Victor Pascucci, III, 50
Director
Victor Pascucci, III has served as Managing Partner at Energy Capital Ventures, an early-stage venture capital fund focused on the energy sector, and an Advisory Partner at IA Capital, an early-stage venture capital fund focused on the insurance and fintech sector, each since January 2020. From January 2017 to January 2020, Mr. Pascucci was Managing Partner at Lightbank, an early stage venture capital firm where he led investments in Clearcover, Extend and Billtrim. From August 2016 to January 2017, he was Venture Partner and Investment Director at Munich Re | HSB Ventures, a Global 100 diversified insurance company where he led investments in insurtech. From September 2015 to August 2016, he was a Consultant and Advisor at Attraction Ventures LLC, a consulting practice to corporate venture capital programs and venture capital firms. From 2011 to September 2015, Mr. Pascucci was Head of Corporate Development of USAA, an integrated financial services company with a $330M fintech and insurtech fund. Investments while at USAA included Coinbase, MX, ID.me, Prosper Marketplace, Cartera Commerce and TRUECar. Also at USAA, Mr. Pascucci held leadership positions in the General Counsel division and Enterprise Strategy & Transformation. In addition, since January 2019, he has served as an independent consultant, board member and advisor to entrepreneurs and venture backed companies, including Axio Global Inc., EnergyCX, Edmit, ID.me Inc, Leaplife, Clearcover and Paceline. Mr. Pascucci earned a B.A. in Communications from Bowling Green State University in 1992 and a J.D. from the University of Toledo College of Law.
William Ullman, 57
Director
William Ullman is the Chief Executive Officer of Water Street Advisors LLC, a registered investment advisor. He is also the Founder and Chief Executive Officer of The Daily FinQ, a mobile application designed to help Americans become smarter about money and finance, since 2019. Mr. Ullman has been a board member of Van Eck Associates Corp., a New York based investment firm, since 2010. He also currently serves as a special advisor to FinTech Collective, a venture capital firm, a member of the board of directors of the Capital Returns Fund, since 2010, and a senior advisor to Berkshire Global, since 2020. From 2016 to 2018, Mr.

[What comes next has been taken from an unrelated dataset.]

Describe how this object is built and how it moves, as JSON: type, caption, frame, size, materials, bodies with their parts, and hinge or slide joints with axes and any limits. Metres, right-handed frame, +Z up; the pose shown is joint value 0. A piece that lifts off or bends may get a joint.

Ullman served as Chief Commercial Officer of Orchard Platform and Chief Executive Officer of its broker-dealer subsidiary (Orchard Platform Markets LLC) prior to its sale to Kabbage in 2018. From 2006 to 2016, he was the founder of Right Wall Capital Management LLC, a firm focused on investing in the financial services sector, including financial technology companies. From 2001 to 2006, Mr. Ullman was the Senior Managing Director, Global Clearing Services at Bear Stearns & Co., Inc. Mr. Ullman earned an A.B. in History from Princeton University in 1985 and an M.B.A. from the Anderson School at UCLA in 1989.